Hurts so bad | Reviewer: Lisa | 3/17/09
Everyone here got to know thier dad's even moms... and even bothers, this really hurts me so much, i mean my real father came up to me only maybe a minute in my life then takes off... my mother was well.. heart broken that he wouldn't take me in, or she didn't want me either.. i'm in the middle of them.. they had different childern with different people... And well the dad i knew my whole life, he's six feet under.. and it hurts..so bad........
a hero... | Reviewer: Anonymous | 1/14/09
My mom and dad divorced of course when i was younger. He never really showed up for the every other weekend thing. he would leave us sitting there watching out the window waiting for him.
well years later i moved in with him.
and he said i was going to my mom for he weekend school was starting the following week.
well he never came back.
he told me weeks later he had moved to st. louis.
i have 2 brothers also.
and this song hits close to home.
he crushed us all.
and he doesnt care to call to see if me and my brothers are alright or anything.
my younger brother doesnt even know him.
Sad..... about my best friend | Reviewer: anna mcmanus | 12/3/08
it wasn't me that this happened to, but it was my best friends dad, but it felt like it was my dad. when she was 1 her parents got a divorce, and he moved like 2 minutes away from her house, but she got 2 restraining on him,o but then when they ended, her dad started to get drunk a lot, and he's bipolar so it's worse. he yelled at her, but then last light, he told her that he's moving 100 miles away, mainly because of her, and he thinks she hates him, but she doesn't. he said he also wasnt going to ever text or call her ever again. i thought to myself... " why the hell would he ever in gods name say that!" i got so freaking mad when he said that to her, and that he wasn't ever going to see her ever again in her life. it really pretty much crushed her. i called her, and now when i talk to her, she's pretty much crying just because of her dad. it makes me so mad and i really don't know why in the world he would do that to her. i know this isn't really what this song's about, but it sort of does to me. sorry if this is totally off the subject but i have to get that off my chest.

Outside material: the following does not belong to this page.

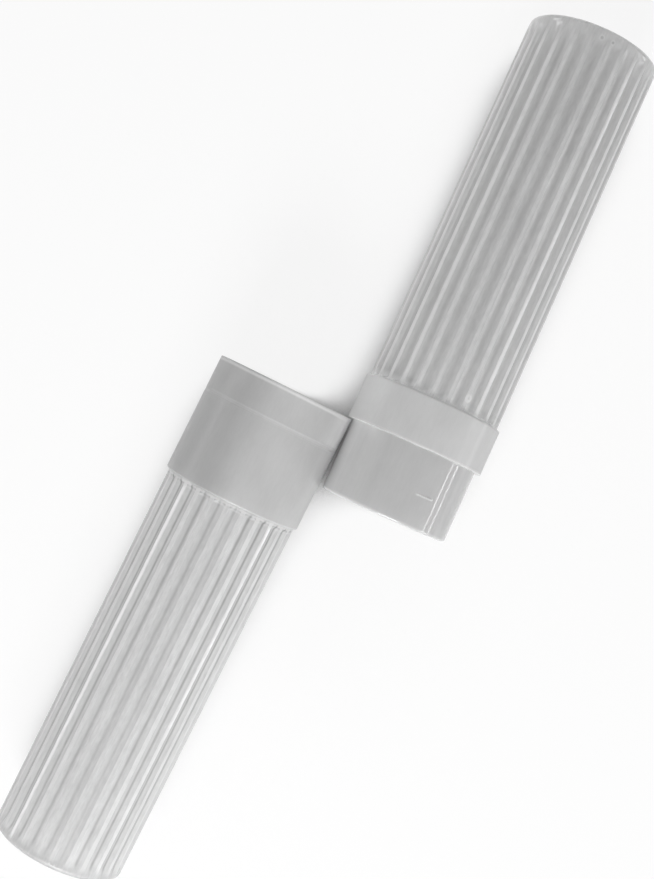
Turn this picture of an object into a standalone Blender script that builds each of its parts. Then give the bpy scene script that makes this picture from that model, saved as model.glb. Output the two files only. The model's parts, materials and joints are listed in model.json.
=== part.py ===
"""Two-part travel tube for one toothbrush, in milky plastic, with its cap taken off.

Both halves lie on the floor beside each other. Each rests on its collar and on the edge of
its closed end. The base's mouth points to +Y, and the cap's neck points back to -Y.
Metres, +Z up. Along each half, local Z runs from the closed end to the open end.
"""

import math

import bmesh
import bpy
from mathutils import Vector

# Fluted tubes, alike on both halves
TUBE_LENGTH = 0.0897
TUBE_RADIUS = 0.0158
END_RADIUS = 0.01555
WALL = 0.0012
END_WALL = 0.0015
END_ROUND = 0.0012
BORE_ROUND = 0.0008
RIB_COUNT = 26
FLUTE_DEPTH = 0.0005
FLUTE_RUNOUT = 0.0008
END_BAND = 0.0016
COLLAR_BAND = 0.0006

# Collars, the socket inside the base's collar, and the cap's neck that pushes into it
COLLAR_RADIUS = 0.01654
COLLAR_EDGE = 0.00025
BASE_COLLAR_LENGTH = 0.0282
CAP_COLLAR_LENGTH = 0.0109
NECK_LENGTH = 0.0173
NECK_ROUND = 0.0006
SOCKET_CLEARANCE = 0.00015

# Snap bead round the socket, and the nibs on the neck that pass it
BEAD_DEPTH = 0.0082
BEAD_HEIGHT = 0.0002
BEAD_WIDTH = 0.0010
NIB_PLAY = 0.0014
NIB_CLEARANCE = 0.00003
NIB_WIDTH = 0.0006
NIB_SPAN = math.radians(17)
NIB_TURN = math.radians(23)
NIB_COUNT = 2

# How the cap lies beside the base
CAP_SWING = math.radians(2.25)
LYING_GAP = 0.0003

# Roundness of the turned shapes, and the sides by which the base's ribs are turned on
STEPS_PER_RIB = 3
BASE_SIDES_TURNED = -1
ROUND_STEPS = 3
MERGE = 0.00001
SHARP_ANGLE = math.radians(35)

# Milky polypropylene
PLASTIC_COLOUR = (0.80, 0.80, 0.80, 1.0)
PLASTIC_ROUGHNESS = 0.32
PLASTIC_TRANSMISSION = 0.5
PLASTIC_IOR = 1.49

SOCKET_RADIUS = COLLAR_RADIUS - WALL
NECK_RADIUS = SOCKET_RADIUS - SOCKET_CLEARANCE
NIB_RADIUS = SOCKET_RADIUS - NIB_CLEARANCE
SOCKET_FLOOR = TUBE_LENGTH + WALL
BASE_LENGTH = TUBE_LENGTH + BASE_COLLAR_LENGTH
SHOULDER = TUBE_LENGTH + CAP_COLLAR_LENGTH
CAP_LENGTH = SHOULDER + NECK_LENGTH
TURN_STEPS = RIB_COUNT * STEPS_PER_RIB


def clear_scene():
    for item in list(bpy.data.objects):
        bpy.data.objects.remove(item, do_unlink=True)


def milky_plastic(name):
    """The see-through milky plastic that both halves are moulded in."""
    material = bpy.data.materials.new(name)
    material.use_nodes = True
    shader = material.node_tree.nodes["Principled BSDF"]
    shader.inputs["Base Color"].default_value = PLASTIC_COLOUR
    shader.inputs["Roughness"].default_value = PLASTIC_ROUGHNESS
    shader.inputs["Metallic"].default_value = 0.0
    shader.inputs["Transmission Weight"].default_value = PLASTIC_TRANSMISSION
    shader.inputs["IOR"].default_value = PLASTIC_IOR
    return material


def ribbed_radius(height):
    """Radius over the ribs, which narrows evenly from the collar to the closed end."""
    return END_RADIUS + (TUBE_RADIUS - END_RADIUS) * height / TUBE_LENGTH


def bore_radius(height):
    """Radius of the tube's bore, a wall's thickness inside the bottom of the flutes."""
    return ribbed_radius(height) - FLUTE_DEPTH - WALL


def arc(centre_radius, centre_height, radius, start, stop):
    """Points (radius, height) along a quarter round in a turned profile, ends included."""
    points = []
    for step in range(ROUND_STEPS + 1):
        angle = start + (stop - start) * step / ROUND_STEPS
        points.append(
            (centre_radius + radius * math.cos(angle), centre_height + radius * math.sin(angle))
        )
    return points


def bore_floor():
    """Inside of a closed end, from its middle out to the foot of the bore."""
    foot = END_WALL + BORE_ROUND
    middle = bore_radius(foot) - BORE_ROUND
    return [(0.0, END_WALL)] + arc(middle, foot, BORE_ROUND, -math.pi / 2, 0.0)


def fluted_outside():
    """Outside of a tube, from the collar's face down to the middle of the closed end."""
    heights = [TUBE_LENGTH, flutes_top(), flutes_top() - FLUTE_RUNOUT, END_BAND + FLUTE_RUNOUT, END_BAND]
    side = [(ribbed_radius(height), height) for height in heights]
    corner = arc(ribbed_radius(END_ROUND) - END_ROUND, END_ROUND, END_ROUND, 0.0, -math.pi / 2)
    return side + corner + [(0.0, 0.0)]


def flutes_top():
    """Height at which the flutes die out, just below the collar."""
    return TUBE_LENGTH - COLLAR_BAND


def collar_outside(top, bottom):
    """Outside of a collar from its top edge down to its lower edge, which is eased."""
    return [
        (COLLAR_RADIUS, top),
        (COLLAR_RADIUS, bottom + COLLAR_EDGE),
        (COLLAR_RADIUS - COLLAR_EDGE, bottom),
    ]


def base_profile():
    """Half section of the base: up the bore and socket, over the rim, down the outside."""
    bead = BASE_LENGTH - BEAD_DEPTH
    socket = [
        (bore_radius(TUBE_LENGTH), SOCKET_FLOOR),
        (SOCKET_RADIUS, SOCKET_FLOOR),
        (SOCKET_RADIUS, bead - BEAD_WIDTH / 2),
        (SOCKET_RADIUS - BEAD_HEIGHT, bead),
        (SOCKET_RADIUS, bead + BEAD_WIDTH / 2),
        (SOCKET_RADIUS, BASE_LENGTH),
    ]
    return bore_floor() + socket + collar_outside(BASE_LENGTH, TUBE_LENGTH) + fluted_outside()


def cap_profile():
    """Half section of the cap: up the bore, over the neck's end, down neck, collar and tube."""
    nib = nib_height()
    neck_bore = NECK_RADIUS - WALL
    lead = arc(NECK_RADIUS - NECK_ROUND, CAP_LENGTH - NECK_ROUND, NECK_ROUND, math.pi / 2, 0.0)
    neck = [
        (NECK_RADIUS, nib + NIB_WIDTH / 2),
        (NECK_RADIUS, nib),
        (NECK_RADIUS, nib - NIB_WIDTH / 2),
        (NECK_RADIUS, SHOULDER),
    ]
    mouth = [(neck_bore, SHOULDER), (neck_bore, CAP_LENGTH)]
    return bore_floor() + mouth + lead + neck + collar_outside(SHOULDER, TUBE_LENGTH) + fluted_outside()


def nib_height():
    """Height of the nibs on the cap: just past the bead when the shoulder meets the rim."""
    return SHOULDER + BEAD_DEPTH + NIB_PLAY


def turned(name, profile):
    """Mesh of a profile of (radius, height) points turned once round Z."""
    outline = bpy.data.meshes.new(name + "_profile")
    points = [(radius, 0.0, height) for radius, height in profile]
    edges = [(index, index + 1) for index in range(len(points) - 1)]
    outline.from_pydata(points, edges, [])
    blank = bpy.data.objects.new(name + "_blank", outline)
    bpy.context.scene.collection.objects.link(blank)
    screw = blank.modifiers.new("turn", "SCREW")
    screw.axis = "Z"
    screw.angle = 2 * math.pi
    screw.steps = TURN_STEPS
    screw.render_steps = TURN_STEPS
    screw.use_merge_vertices = True
    screw.merge_threshold = MERGE
    depsgraph = bpy.context.evaluated_depsgraph_get()
    mesh = bpy.data.meshes.new_from_object(blank.evaluated_get(depsgraph))
    mesh.name = name
    bpy.data.objects.remove(blank, do_unlink=True)
    bpy.data.meshes.remove(outline)
    return mesh


def cut_flutes(mesh, sides_turned=0):
    """Draws the wall in between the ribs. A rib's crest stays at full radius."""
    pitch = 2 * math.pi / RIB_COUNT
    first_crest = sides_turned * pitch / STEPS_PER_RIB
    low = END_BAND + FLUTE_RUNOUT - MERGE
    high = flutes_top() - FLUTE_RUNOUT + MERGE
    for vertex in mesh.vertices:
        x, y, height = vertex.co
        radius = math.hypot(x, y)
        outside = radius > bore_radius(height) + WALL
        if not outside or not low < height < high:
            continue
        # Goes from -1 on one crest through 0 at the flute's middle to 1 on the next crest
        across = 2 * (((math.atan2(y, x) - first_crest) / pitch) % 1.0) - 1
        drawn = radius - FLUTE_DEPTH * (1 - across * across)
        vertex.co = (x * drawn / radius, y * drawn / radius, height)


def raise_nibs(mesh):
    """Lifts the nibs on the neck out to the radius at which they ride in the socket."""
    for vertex in mesh.vertices:
        x, y, height = vertex.co
        radius = math.hypot(x, y)
        if abs(height - nib_height()) > MERGE or radius < NECK_RADIUS - MERGE:
            continue
        for nib in range(NIB_COUNT):
            middle = math.pi / 2 - NIB_TURN + nib * 2 * math.pi / NIB_COUNT
            away = (math.atan2(y, x) - middle + math.pi) % (2 * math.pi) - math.pi
            if abs(away) <= NIB_SPAN / 2:
                vertex.co = (x * NIB_RADIUS / radius, y * NIB_RADIUS / radius, height)


def finish_piece(name, mesh, material, collection):
    """Shades the mesh, gives it its material and puts it in the holder's collection."""
    cleaner = bmesh.new()
    cleaner.from_mesh(mesh)
    bmesh.ops.remove_doubles(cleaner, verts=cleaner.verts, dist=MERGE)
    cleaner.to_mesh(mesh)
    cleaner.free()
    mesh.shade_smooth()
    mesh.set_sharp_from_angle(angle=SHARP_ANGLE)
    mesh.materials.append(material)
    piece = bpy.data.objects.new(name, mesh)
    collection.objects.link(piece)
    return piece


def lying_tilt():
    """Slope of a half that rests on its collar's lower edge and on its closed end's edge."""
    rise = COLLAR_RADIUS - ribbed_radius(END_ROUND)
    return math.atan2(rise, TUBE_LENGTH + COLLAR_EDGE - END_ROUND)


def lay_down(base, cap):
    """Lays the halves side by side. The cap's neck and collar both just clear the base's rim."""
    tilt = lying_tilt()
    lying = -math.pi / 2 + tilt
    end_height = ribbed_radius(END_ROUND) * math.cos(tilt) - END_ROUND * math.sin(tilt)
    base.location = (0.0, 0.0, end_height)
    base.rotation_euler = (lying, 0.0, 0.0)
    lead = LYING_GAP + COLLAR_RADIUS * math.sin(CAP_SWING)
    aside = NECK_RADIUS + LYING_GAP - lead * math.sin(CAP_SWING)
    shoulder_x = COLLAR_RADIUS + aside / math.cos(CAP_SWING)
    shoulder_y = BASE_LENGTH * math.cos(tilt) + lead
    reach = SHOULDER * math.cos(tilt)
    cap.location = (
        shoulder_x - reach * math.sin(CAP_SWING),
        shoulder_y + reach * math.cos(CAP_SWING),
        end_height,
    )
    cap.rotation_euler = (lying, 0.0, math.pi + CAP_SWING)


def stand_on_origin(carrier, pieces):
    """Moves the pair so that the origin is under the middle of its box, on the floor."""
    bpy.context.view_layer.update()
    points = [piece.matrix_world @ vertex.co for piece in pieces for vertex in piece.data.vertices]
    low = Vector([min(point[axis] for point in points) for axis in range(3)])
    high = Vector([max(point[axis] for point in points) for axis in range(3)])
    middle = (low + high) / 2
    carrier.location = (-middle.x, -middle.y, -low.z)
    bpy.context.view_layer.update()


def build():
    clear_scene()
    collection = bpy.data.collections.new("toothbrush_holder")
    bpy.context.scene.collection.children.link(collection)

    base_mesh = turned("base_tube", base_profile())
    cut_flutes(base_mesh, BASE_SIDES_TURNED)
    base = finish_piece("base_tube", base_mesh, milky_plastic("base_plastic"), collection)

    cap_mesh = turned("cap_tube", cap_profile())
    cut_flutes(cap_mesh)
    raise_nibs(cap_mesh)
    cap = finish_piece("cap_tube", cap_mesh, milky_plastic("cap_plastic"), collection)

    carrier = bpy.data.objects.new("lying_place", None)
    collection.objects.link(carrier)
    for piece in (base, cap):
        piece.parent = carrier
    lay_down(base, cap)
    stand_on_origin(carrier, (base, cap))


build()
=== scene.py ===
import json
import math

import bmesh
import bpy
from mathutils import Matrix, Vector


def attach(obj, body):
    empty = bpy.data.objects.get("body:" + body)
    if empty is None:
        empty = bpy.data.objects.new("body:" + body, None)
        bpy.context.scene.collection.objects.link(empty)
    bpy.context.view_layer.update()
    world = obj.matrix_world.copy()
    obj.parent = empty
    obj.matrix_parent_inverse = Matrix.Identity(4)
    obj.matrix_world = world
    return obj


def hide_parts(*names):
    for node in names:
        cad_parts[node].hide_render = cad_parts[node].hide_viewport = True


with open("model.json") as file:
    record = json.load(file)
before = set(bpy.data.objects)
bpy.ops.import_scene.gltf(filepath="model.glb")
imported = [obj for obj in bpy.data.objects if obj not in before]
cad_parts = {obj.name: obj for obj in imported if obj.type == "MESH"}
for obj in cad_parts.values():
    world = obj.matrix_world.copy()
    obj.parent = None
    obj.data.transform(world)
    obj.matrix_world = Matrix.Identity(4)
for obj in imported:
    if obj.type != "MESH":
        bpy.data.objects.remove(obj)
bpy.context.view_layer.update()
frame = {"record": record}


# The base is the lower half of the travel tube: one moulding in milky see-through polypropylene,
# drawn off a core, with a flat closed end, narrow ribs between shallow flutes, and a plain wider
# collar whose socket takes the cap's neck. A low snap bead runs round inside the socket.
TUBE_LENGTH = 0.0897
CREST_AT_COLLAR = 0.0158
CREST_AT_END = 0.01555
WALL = 0.0012
END_WALL = 0.0015
END_ROUND = 0.0012
BORE_ROUND = 0.0008
COLLAR_RADIUS = 0.01654
COLLAR_EDGE = 0.00035
RIM_EDGE = 0.00025
BASE_COLLAR_LENGTH = 0.0282
SOCKET_CLEARANCE = 0.00015
BEAD_DEPTH = 0.0082
BEAD_HEIGHT = 0.0002
BEAD_WIDTH = 0.0010
BASE_TOP = TUBE_LENGTH + BASE_COLLAR_LENGTH
BASE_BEAD = BASE_TOP - BEAD_DEPTH
# Over the bead the outside of the collar sinks a little as the thicker wall cools
SINK_DEPTH = 0.00005
SINK_WIDTH = 0.0007

# The solids have 78 flat sides, so the smooth surface here is turned to touch the flats
SOLID_SIDES = 78
ON_FLATS = math.cos(math.pi / SOLID_SIDES)

# A rib's plain crest takes this share of the pitch, and the hollow flute takes the rest
RIB_COUNT = 26
RIB_SHARE = 0.25
COLUMNS_PER_RIB = 24
FLUTE_DEPTH = 0.0005
BASE_FIRST_CREST = -2 * math.pi / SOLID_SIDES
BASE_FLUTE_END = 0.0008
END_BAND = 0.0012
END_FADE = 0.0030
COLLAR_BAND = 0.0007
RINGS_ALONG = 24
RINGS_IN_FLUTE_END = 10
ROUND_RINGS = 6
RIM_RINGS = 4
COLLAR_FOOT_RINGS = 5
BEAD_STEPS = 8
EDGE_HOLD = 0.0003
MERGE = 0.000001
SHARP_ANGLE = math.radians(40)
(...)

why me dad! | Reviewer: June | 12/1/08
my dad left me when I was only 2 years old and then I visited him when I was 7 but only once. so when i visited him he bearly rememberd who i was. so the song hey dad has prettey much been my song for years, and when my sister ish showed me the song i started to cry cause it reminded me about him so i just wish that i had my dad back so we could be a true family again well not my whole family cause i have 7 sisters and 2 brothers. so back to when i visted him he gave me his number but after 2 years later it was the wrong number and it sucks because i only live with 1 sister and my mom, and now im 10 so thanks for ruining my life dad!!!